Less obvious was the knowledge that the Bickell contract would make re-signing Viktor Stalberg and Michael Frolik impossible, and with one year to free agency, they would eventually lose David Bolland as well. It was a heavy investment in a 26-year-old who wasn’t a true pro yet, but one that simply had to be made. Fast forward 10 months later, and Bickell has flexed his game in the first two installments of the Western Conference second round series against the Minnesota Wild. He had two goals in Game 1 and a goal and two assists in Game 2, and he is the perfect complement to the left side of Jonathan Toews and Marian Hossa. Bickell is that big horse that can crowd the net, yet skate and handle a puck well enough to work off the rush with two of the game’s elite talents.
If you don’t see him often, his foot speed and quickness are the first elements of Bickell’s game that you’ll notice. There aren’t a lot of guys his size who get there the way he can. The next thing you’ll notice is his wrist shot — one of the true cannons in the National Hockey League today.
Late in the third period on Sunday, Bickell roared down the right wing, took a pass from Toews and blistered a wrist shot off the cross bar behind Ilya Bryzgalov, Bickell’s second crossbar of the day. On his very next shift he came down the left side, and when Marian Hossa gave him the puck he wasn’t getting it back. Bickell fired over a diving Wild defenceman, hitting the top corner with the accuracy and confidence of a 50-goal scorer.
He looked like a guy who knew he could hit that spot and score from a distance. And he did, simple as that.
“The big thing with Bick in the minors was consistency,” said Maciver. “Not much different than what we’ve seen in the regular season (in Chicago). All of the sudden in the playoffs, the consistency has just been there.”

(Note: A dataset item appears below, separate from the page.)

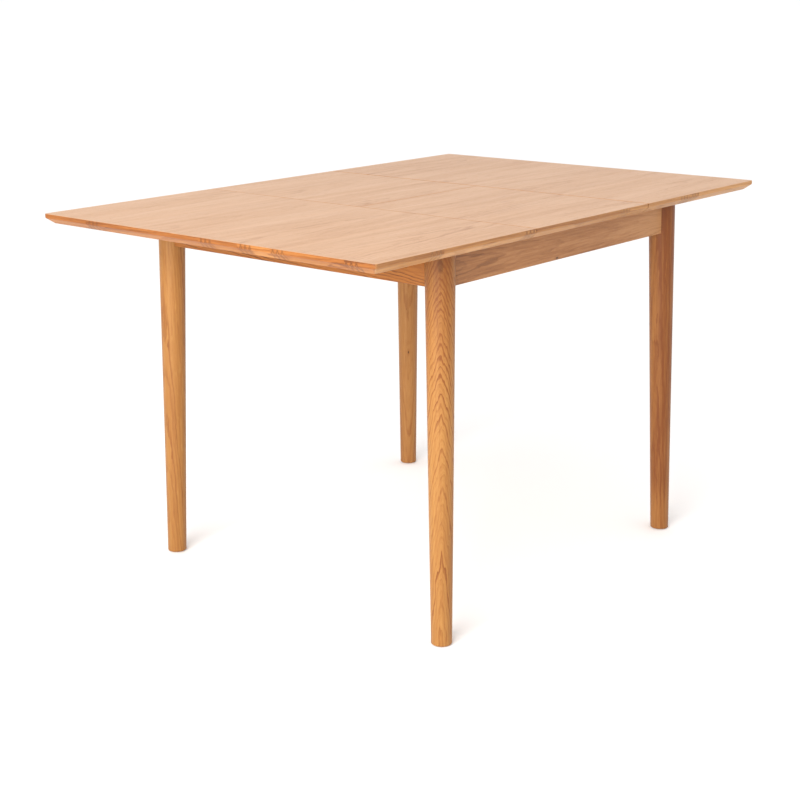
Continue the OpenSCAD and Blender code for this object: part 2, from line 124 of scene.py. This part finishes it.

Bickell opened the season with a brand new four-year, $16-million deal, and head coach Joel Quenneville furthered the reward process with an Opening Night line featuring Bickell flanking Toews and Patrick Kane. But those close to the Hawks speak of a power forward who subconsciously tried to emulate the flash and dash of Toews and Kane, rather than maintain the physical, net-crashing style that slotted him on that line in the first place.
It was the classic example of Don Cherry’s “crusher who becomes a rusher,” and before Bickell knew it, Quenneville had ushered him on to the third and fourth lines. He floundered around, producing just 11-4-15 in 59 games – nowhere close to $4 million worth of production. But if a one-game suspension in the playoffs is deemed to be equal to a two-game regular season ban, Bickell’s five playoff goals thus far are going some distance to rectifying any deficit in the value he had provided between October and April.
Right now all the Wild can do is hope to match the skill of Toews and Kane and Hossa and Patrick Sharp and Duncan Keith; Minnesota simply does not have a Top 6 player who is 6-4, 233 pounds and can laser a puck from 30-feet past an unscreened netminder.
Not many teams can say they have that guy, and Chicago knew he’d be snapped up as a UFA. Bickell had nine goals and 17 points in Chicago’s 23-game Cup run of a year ago. He’s got 5-3-8 in eight games this spring.
He’s a gamer, and a big one at that. There is no way any team would let a guy like this get away.